How thrust and efficiency change if you swim near the bottom of the pool

We developed a model that estimates how thrust and efficiency change as a pitching hydrofoil gets closer to a planar boundary. Our model predicts that the modified forces are caused by an increasing amount of virtual mass and an increasingly distorted wake. We validated the model by comparing with water channel experiments and inviscid flow simulations. (This work was done in collaboration with the Biofluids Research Lab at Lehigh University.)
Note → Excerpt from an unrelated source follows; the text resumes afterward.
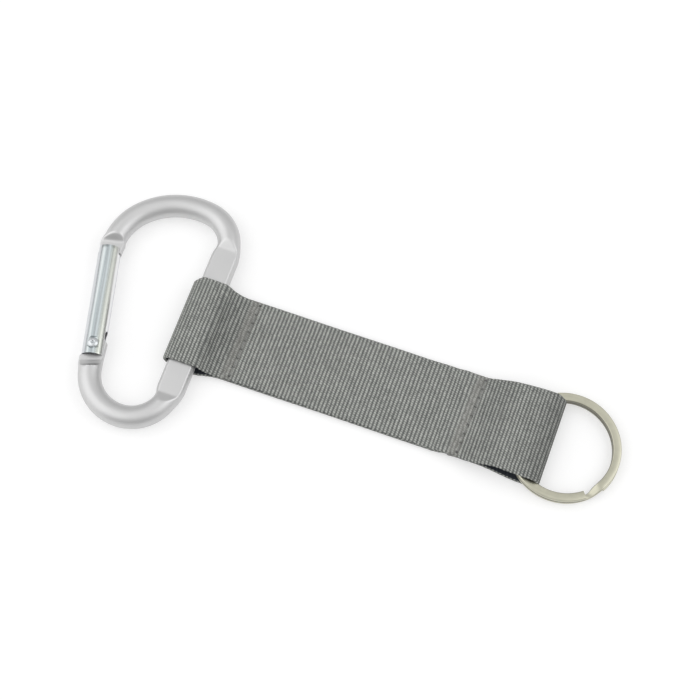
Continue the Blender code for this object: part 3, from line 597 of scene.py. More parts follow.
quarter = [angle_at(SEAM_HALF, SLEEVE_OUTER), angle_at(SLOT_HALF, SLEEVE_OUTER), math.pi / 2]
quarter_in = [angle_at(SEAM_HALF, SLEEVE_INNER), angle_at(SLOT_HALF, SLEEVE_INNER), math.pi / 2]
marks = quarter + [math.pi - quarter[1], math.pi, math.pi + quarter[1]]
marks += [1.5 * math.pi, 2.0 * math.pi - quarter[1], 2.0 * math.pi - quarter[0]]
marks_in = quarter_in + [math.pi - quarter_in[1], math.pi, math.pi + quarter_in[1]]
marks_in += [1.5 * math.pi, 2.0 * math.pi - quarter_in[1], 2.0 * math.pi - quarter_in[0]]
round_outer = np.concatenate(
    [steps(a, b, 0.065) for a, b in zip(marks, marks[1:])] + [[marks[-1]]]
)
round_inner = np.interp(round_outer, marks, marks_in)
heights = np.concatenate([
    steps(sleeve_foot, -1.8 * MM, 0.35 * MM),
    steps(-1.8 * MM, 1.8 * MM, 0.15 * MM),
    steps(1.8 * MM, 4.2 * MM, 0.6 * MM),
    steps(4.2 * MM, slot_head, 1.0 * MM),
    steps(slot_head, 22.8 * MM, 1.1 * MM),
    steps(22.8 * MM, 26.3 * MM, 0.2 * MM),
    steps(26.3 * MM, slot_floor, 0.7 * MM),
    steps(slot_floor, sleeve_top, 1.0 * MM),
    [sleeve_top],
])


def sleeve_surface(radius, angles, flats):
    angle, level = np.meshgrid(angles, heights)
    from_side = np.abs(angle - math.pi) * radius
    hollow = 1.0 - smooth_share(np.hypot(from_side, level - DIMPLE_AT), 0.3 * MM, 1.3 * MM)
    reach = radius - DIMPLE_DEPTH * hollow
    across = reach * np.cos(angle)
    tall = reach * np.sin(angle)
    if flats:
        near = np.hypot(across, level) < FLAT_RADIUS
        held = np.sign(tall) * np.minimum(np.abs(tall), FLAT_HEIGHT)
        tall = np.where(near, held, tall)
    cut = np.clip(np.abs(radius * np.sin(angle)) - (SLOT_HALF - SLOT_CORNER), 0.0, SLOT_CORNER)
    inside = np.abs(radius * np.sin(angle)) < SLOT_HALF + 1e-9
    at_head = np.isclose(level, slot_head) & inside & (np.cos(angle) > 0.0)
    at_floor = np.isclose(level, slot_floor) & inside
    level = level - np.where(at_head, cut, 0.0) + np.where(at_floor, cut * 0.5, 0.0)
    return np.stack([across + SLEEVE_SHIFT, level, tall], axis=-1)


def shell(name, outer, inner, present, material, kept):
    """A sheet with thickness, walled round each cell that is missing."""
    rows, columns = outer.shape[:2]
    outside = np.arange(rows * columns).reshape(rows, columns)
    inside = outside + rows * columns
    padded = np.pad(present, 1)
    faces = []
    for i, j in zip(*np.nonzero(present)):
        loop = [(i, j), (i, j + 1), (i + 1, j + 1), (i + 1, j)]
        faces.append([outside[c] for c in loop])
        faces.append([inside[c] for c in reversed(loop)])
        beside = (padded[i, j + 1], padded[i + 1, j + 2], padded[i + 2, j + 1], padded[i + 1, j])
        for k, other in enumerate(beside):
            if not other:
                a, b = loop[k], loop[(k + 1) % 4]
                faces.append([outside[b], outside[a], inside[a], inside[b]])
    mesh = bpy.data.meshes.new(name)
    mesh.from_pydata(np.concatenate([outer.reshape(-1, 3), inner.reshape(-1, 3)]), [], faces)
    keep_numbers(mesh, *kept)
    shape = bmesh.new()
    shape.from_mesh(mesh)
    bmesh.ops.delete(shape, geom=[v for v in shape.verts if not v.link_faces], context="VERTS")
    bmesh.ops.recalc_face_normals(shape, faces=shape.faces)
    shape.to_mesh(mesh)
    shape.free()
    return object_from(name, mesh, material)


middle_angle = (round_outer[:-1] + round_outer[1:]) / 2
middle_level = (heights[:-1] + heights[1:]) / 2
cell_angle, cell_level = np.meshgrid(middle_angle, middle_level)
in_slot = np.abs(SLEEVE_OUTER * np.sin(cell_angle)) < SLOT_HALF
hinge_slot = in_slot & (cell_level < slot_head) & (np.cos(cell_angle) > 0.0)
nose_slot = in_slot & (cell_level > slot_floor)
present = ~(hinge_slot | nose_slot)
print("gate cells kept:", int(present.sum()), "of", present.size)

# %% [markdown]
# ## Zinc plate
# The gate is steel with a bright, slightly blue zinc plate. The strip was drawn
# before it was rolled, which leaves fine lines along the tube. They are noise
# stretched far along the gate, and they smear a reflection across the tube.
# Pale and dark bands along the tube, one of them bluer, are painted reflections
# from a colour ramp read round the tube. The inside of the tube is rougher, and
# painted near black as shade.

# %% Plate the gate
zinc = Finish("bright_zinc", metallic=1.0)
sleeve_kept, (sleeve_round, sleeve_level, sleeve_side) = zinc.stored("sleeve_place")
hairs = zinc.noise(zinc.stretch(sleeve_kept, (9.0, 0.12, 0.0)), 1.0, 4.0, 0.65)
bands = zinc.noise(zinc.stretch(sleeve_kept, (1.1, 0.03, 0.0)), 1.0, 2.0)
spots = zinc.noise(zinc.place(), 0.9, 3.0)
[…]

Authors: Amin Mivehchi, Qiang Zhong, Melike Kurt, Daniel Quinn, & Keith Moored

Abstract: Scaling laws for the thrust production and power consumption of a purely pitching hydrofoil in ground effect are presented. For the first time, ground-effect scaling laws based on physical insights capture the propulsive performance over a wide range of biologically relevant Strouhal numbers, dimensionless amplitudes and dimensionless ground distances. This is achieved by advancing previous scaling laws (Moored & Quinn (AIAA J., 2018, pp. 1–15)) with physics-driven modifications to the added mass and circulatory forces to account for ground distance variations. The key physics introduced are the increase in the added mass of a foil near the ground and the reduction in the influence of a wake-vortex system due to the influence of its image system. The scaling laws are found to be in good agreement with new inviscid simulations and viscous experiments, and can be used to accelerate the design of bio-inspired hydrofoils that oscillate near a ground plane or two out-of-phase foils in a side-by-side arrangement.